Love is the solution but is no solution because it resists the framework a "solution" requires. Love is also about listening, a marginalized part of language. "Feminine" conceptionm of love is marginalized in philosophical literature. Edgerton defines a feminine conception of love as not hierarchalizing, artifically splitting agape and eros mind and body, spirituality and sexuality.

Agape, self-less love considered highest by Christian {male} theology. Eros, physical, romantic, etc.. (Glad I was never Christian). Agape, love of god to mortals, Platonic, Freudian. "Male" definitions of love always this duality, hierarchy. Mind and body...St. Augustine and Plato wrote women were all body and men all mind.

The displacement or deconstruction of hierarchical love is found in the idea of transference love, a pedogogical situation. It is the prerequisitie for translation without a master, a necessary condition for pedagogy. Transference is love directed toward knowledge. Learning and love are deferred.

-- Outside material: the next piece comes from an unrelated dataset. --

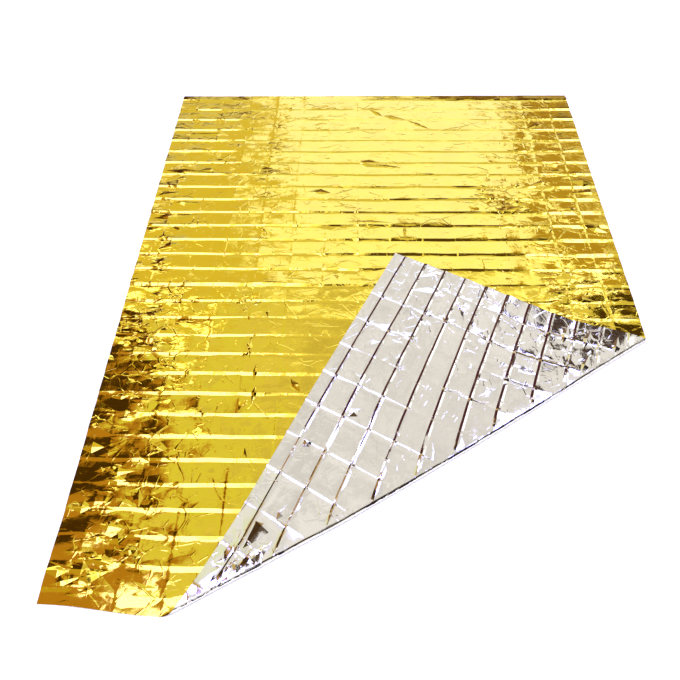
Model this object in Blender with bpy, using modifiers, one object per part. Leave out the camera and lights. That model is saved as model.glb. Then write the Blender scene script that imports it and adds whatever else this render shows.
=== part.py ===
"""Emergency foil blanket: one sheet of metallised film, opened out, with a corner turned back.

Metres, +Z up. The sheet lies on z = 0 with its width along X and its length along Y. Its
silver face is underneath and its gold face on top, except on the turned-back corner. The
origin is on the floor under the middle of the sheet's box.
"""

import math

import bmesh
import bpy
from mathutils import Vector, noise

# The sheet as it was cut.
SHEET_WIDTH = 1.600
SHEET_LENGTH = 2.100
FILM_THICKNESS = 0.001

# The creases of its pack: crosswise ones first, at equal steps up the sheet, and then
# lengthwise ones. Each stands up as a low ridge with one steep side.
CROSS_FIRST = 0.040
CROSS_PITCH = 0.070
CROSS_HEIGHT = 0.0034
LONG_FIRST = 0.068
LONG_PITCH = 0.1115
LONG_HEIGHT = 0.0016
STEEP_SIDE = 0.010
HEIGHT_SCATTER = 0.35
SCATTER_SEED = 7.0

# The fold that turns the corner back: its ends on the foot and on the right-hand edge of
# the sheet, the radius of its outer face, and the facets round it.
FOLD_FOOT = Vector((0.293, 0.0))
FOLD_SIDE = Vector((SHEET_WIDTH, 0.822))
FOLD_RADIUS = 0.005
FOLD_FACETS = 6
FOLD_CALM = 0.030

# How far the fold bows out past the straight line between its ends.
FOLD_BOW = (
    # share, bow
    (0.00, 0.004),
    (0.15, 0.021),
    (0.30, 0.026),
    (0.58, 0.024),
    (0.70, 0.015),
    (0.85, 0.009),
    (1.00, 0.003),
)

# The turned-back flap: the height at which it settles on the sheet, how soon it does, how
# soon its plan loses the bow of the fold, and how far its corner lifts.
FLAP_HEIGHT = 0.0095
FLAP_SETTLE = 0.10
FLAP_DRAW = 0.22
TIP_LIFT = 0.005
TIP_REACH = 0.15

# Where the creases stand higher or lower than elsewhere on the cut sheet. A crease's height
# is multiplied by one plus the sum of these, and never goes below nothing.
RELIEF = (
    # u, v, reach_u, reach_v, change
    (0.90, 1.84, 0.42, 0.26, -1.30),
    (0.92, 0.90, 0.30, 0.26, -1.40),
    (0.02, 0.55, 0.17, 0.75, 0.70),
    (1.55, 1.30, 0.16, 0.70, 0.50),
    (1.22, 1.42, 0.12, 0.10, 0.50),
    (0.80, 2.08, 0.80, 0.05, 0.40),
)

# Where the laid sheet is drawn out of square in plan.
PULLS = (
    # x, y, reach, shift_x, shift_y
    (0.000, 0.000, 0.16, 0.000, 0.021),
    (0.293, 0.000, 0.16, 0.000, -0.019),
)

# Finishes.
GOLD = (0.83, 0.60, 0.12)
SILVER = (0.80, 0.79, 0.77)
FILM_ROUGHNESS = 0.12


def film_material(name, colour):
    """A mirror-like metallised film."""
    material = bpy.data.materials.new(name)
    material.use_nodes = True
    shader = material.node_tree.nodes["Principled BSDF"]
    shader.inputs["Base Color"].default_value = (*colour, 1.0)
    shader.inputs["Metallic"].default_value = 1.0
    shader.inputs["Roughness"].default_value = FILM_ROUGHNESS
    return material


def smooth(share):
    """Goes from 0 to 1 without a corner as share does, and stays there."""
    share = min(1.0, max(0.0, share))
    return share * share * (3.0 - 2.0 * share)


def between(table, place):
    """Reads a two-column table at a place, in a straight line from row to row."""
    for (start, low), (end, high) in zip(table, table[1:]):
        if place <= end:
            share = max(0.0, (place - start) / (end - start))
            return low + (high - low) * share
    return table[-1][1]


def creases(first, pitch, side):
    """The places of the parallel creases along one side of the cut sheet."""
    count = int((side - first) / pitch) + 1
    return [first + pitch * step for step in range(count)]


def grid_lines(crease_places, side):
    """The mesh lines across one side: each crease and the foot of its steep side."""
    feet = [place - STEEP_SIDE for place in crease_places]
    return sorted([0.0, side, *crease_places, *feet])


def on_crease(place, crease_places):
    """True at a mesh line on a crease, and False at one along its foot."""
    return any(abs(place - crease) < STEEP_SIDE / 2 for crease in crease_places)


def relief(u, v):
    """How high the creases stand round a point of the cut sheet, against the usual height."""
    change = 0.0
    for centre_u, centre_v, reach_u, reach_v, amount in RELIEF:
        away = ((u - centre_u) / reach_u) ** 2 + ((v - centre_v) / reach_v) ** 2
        change += amount * math.exp(-away)
    scatter = noise.noise(Vector((u / LONG_PITCH, v / CROSS_PITCH, SCATTER_SEED)))
    return max(0.0, 1.0 + change) * (1.0 + HEIGHT_SCATTER * scatter)


class Fold:
    """The line across the cut sheet where its corner turns back."""

    def __init__(self, foot, side):
        self.foot = foot
        self.length = (side - foot).length
        self.along = (side - foot).normalized()
        self.out = Vector((self.along.y, -self.along.x))

    def lift_off(self, distance):
        """Where the sheet leaves the floor, outwards of the straight line between the ends."""
        return between(FOLD_BOW, distance / self.length) - FOLD_RADIUS

    def from_sheet(self, point):
        """(distance along the fold, distance past the place where the sheet lifts off)."""
        offset = point - self.foot
        distance = offset.dot(self.along)
        return distance, offset.dot(self.out) - self.lift_off(distance)

    def on_plan(self, distance, outwards):
        """The point of the plan that lies so far along the fold and outwards of it."""
        return self.foot + self.along * distance + self.out * outwards


def crease_rise(point, cross, long):
    """How far the creases lift a point of the cut sheet."""
    height = CROSS_HEIGHT * on_crease(point.y, cross) + LONG_HEIGHT * on_crease(point.x, long)
    return height * relief(point.x, point.y)


def laid(fold, distance, past, rise):
    """The place in space of a point of the sheet, given in the fold's terms."""
    start = fold.lift_off(distance)
    turn = math.pi * FOLD_RADIUS
    if past <= 0.0:
        calm = smooth(-past / FOLD_CALM)
        return fold.on_plan(distance, start + past), rise * calm
    if past < turn:
        angle = past / FOLD_RADIUS
        outwards = start + FOLD_RADIUS * math.sin(angle)
        return fold.on_plan(distance, outwards), FOLD_RADIUS * (1.0 - math.cos(angle))
    back = past - turn
    drawn = (2.0 * start + turn) * (1.0 - math.exp(-back / FLAP_DRAW))
    settled = math.exp(-back / FLAP_SETTLE)
    height = FLAP_HEIGHT + (2.0 * FOLD_RADIUS - FLAP_HEIGHT) * settled
    return fold.on_plan(distance, start - back - drawn), height + rise * smooth(back / FOLD_CALM)


def tip_lift(point):
    """How far the turned-back corner of the sheet curls up."""
    away = (point - Vector((SHEET_WIDTH, 0.0))).length / TIP_REACH
    return TIP_LIFT * math.exp(-away * away)


def pulled(plan):
    """The plan with the sheet's corners drawn out of square."""
    shift = Vector((0.0, 0.0))
    for x, y, reach, shift_x, shift_y in PULLS:
        away = (plan - Vector((x, y))).length / reach
        shift += Vector((shift_x, shift_y)) * math.exp(-away * away)
    return plan + shift


def flat_sheet(columns, rows):
    """The cut sheet as a grid whose lines stand on the creases and at their feet."""
    sheet = bmesh.new()
    across, up = len(columns) - 1, len(rows) - 1
    bmesh.ops.create_grid(sheet, x_segments=across, y_segments=up, size=1.0)
    for vertex in sheet.verts:
        column = round((vertex.co.x + 1.0) / 2.0 * across)
        row = round((vertex.co.y + 1.0) / 2.0 * up)
        vertex.co = (columns[column], rows[row], 0.0)
    return sheet


def cut_round_fold(sheet):
    """Adds the mesh lines of the bend, while Y is the distance past the sheet's lift-off."""
    for step in range(FOLD_FACETS + 1):
        place = math.pi * FOLD_RADIUS * step / FOLD_FACETS
        bmesh.ops.bisect_plane(
            sheet,
            geom=sheet.verts[:] + sheet.edges[:] + sheet.faces[:],
            dist=1e-6,
            plane_co=(0.0, place, 0.0),
            plane_no=(0.0, 1.0, 0.0),
        )


def film_mesh():
    """The folded and creased sheet's silver face, standing on the floor."""
    cross = creases(CROSS_FIRST, CROSS_PITCH, SHEET_LENGTH)
    long = creases(LONG_FIRST, LONG_PITCH, SHEET_WIDTH)
    sheet = flat_sheet(grid_lines(long, SHEET_WIDTH), grid_lines(cross, SHEET_LENGTH))
    fold = Fold(FOLD_FOOT, FOLD_SIDE)
    for vertex in sheet.verts:
        vertex.co.xy = fold.from_sheet(vertex.co.xy)
    cut_round_fold(sheet)
    for vertex in sheet.verts:
        distance, past = vertex.co.xy
        point = fold.on_plan(distance, past + fold.lift_off(distance))
        plan, height = laid(fold, distance, past, crease_rise(point, cross, long))
        vertex.co.xy = pulled(plan)
        vertex.co.z = height + tip_lift(point)
    mesh = bpy.data.meshes.new("foil_sheet")
    sheet.to_mesh(mesh)
    sheet.free()
    return mesh


def centred(mesh):
    """Moves a mesh so that the origin is under the middle of its box."""
    spans = [[vertex.co[axis] for vertex in mesh.vertices] for axis in (0, 1)]
    middle = [(min(span) + max(span)) / 2 for span in spans]
    for vertex in mesh.vertices:
        vertex.co.x -= middle[0]
        vertex.co.y -= middle[1]


def foil_sheet(collection):
    """The one piece: the film with its thickness, gold on top and silver underneath."""
    mesh = film_mesh()
    centred(mesh)
    mesh.materials.append(film_material("gold_film", GOLD))
    mesh.materials.append(film_material("silver_film", SILVER))
    sheet = bpy.data.objects.new("foil_sheet", mesh)
    collection.objects.link(sheet)
    thickness = sheet.modifiers.new("film_thickness", "SOLIDIFY")
    thickness.thickness = FILM_THICKNESS
    thickness.offset = 1.0
    thickness.material_offset = 1
    return sheet


def main():
    for old in list(bpy.data.objects):
        bpy.data.objects.remove(old)
    collection = bpy.data.collections.new("emergency_foil_blanket")
    bpy.context.scene.collection.children.link(collection)
    foil_sheet(collection)


main()
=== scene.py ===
"""Emergency foil blanket: a thin gold and silver film, opened out, with one corner turned back.

Metres, +Z up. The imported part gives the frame, and this script makes the film that shows in it,
its two finishes, and a pale stage with soft light.
"""

import math
import random

import bmesh
import bpy
from bpy.props import FloatProperty, FloatVectorProperty, IntProperty, PointerProperty
from bpy.types import Operator, Panel, PropertyGroup
from mathutils import Euler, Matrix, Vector, noise


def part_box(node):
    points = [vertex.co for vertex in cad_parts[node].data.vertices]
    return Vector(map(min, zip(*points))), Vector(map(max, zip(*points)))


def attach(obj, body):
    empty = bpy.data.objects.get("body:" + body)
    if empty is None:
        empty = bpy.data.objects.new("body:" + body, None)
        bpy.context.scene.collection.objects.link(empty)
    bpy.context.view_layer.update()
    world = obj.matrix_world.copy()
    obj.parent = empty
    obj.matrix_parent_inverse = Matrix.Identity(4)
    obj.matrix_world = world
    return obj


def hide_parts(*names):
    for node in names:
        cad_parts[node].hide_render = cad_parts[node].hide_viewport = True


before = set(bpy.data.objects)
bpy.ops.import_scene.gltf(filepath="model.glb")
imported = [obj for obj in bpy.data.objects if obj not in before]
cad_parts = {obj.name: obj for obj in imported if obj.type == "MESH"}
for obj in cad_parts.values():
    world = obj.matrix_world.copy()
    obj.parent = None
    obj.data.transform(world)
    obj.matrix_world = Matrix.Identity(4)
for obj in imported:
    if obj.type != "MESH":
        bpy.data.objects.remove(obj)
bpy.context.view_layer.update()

bl_info = {
    "name": "Foil blanket",
    "version": (1, 0, 0),
    "blender": (4, 5, 0),
    "location": "3D View > Sidebar > Foil blanket",
    "description": "Makes an opened foil blanket with pack creases and one corner turned back",
    "category": "Add Mesh",
}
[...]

Another kind of love is eco-erosic...love of the land, the erarth, all people and living things without exclusivity. This is the love we should bring as teachers. (Makes me think, disconnectedly, of Crowley's "Love is the law. Love under will.")

Conclusion:
A femine/feminist standpoint is more capapble of displacing three hierarchicalized oppositions (center/margin, mind/body, agape/eros) than is a standpoint at the center. Encounters between cultures are what constitutes the very notion of culture, and the results of these encounters are manifested in regionally particularistic forms. (These words like "particularistic" and "problematization" are killing me.)

Nonsynchrony refers to complex dealings with differences between, an example being one's racial interests coming into conflict with one's gendered issues. Readings of differences within and their interactions with differences between are crucial to development of cultural theories that do not disarticulate radical minority and feminist concerns.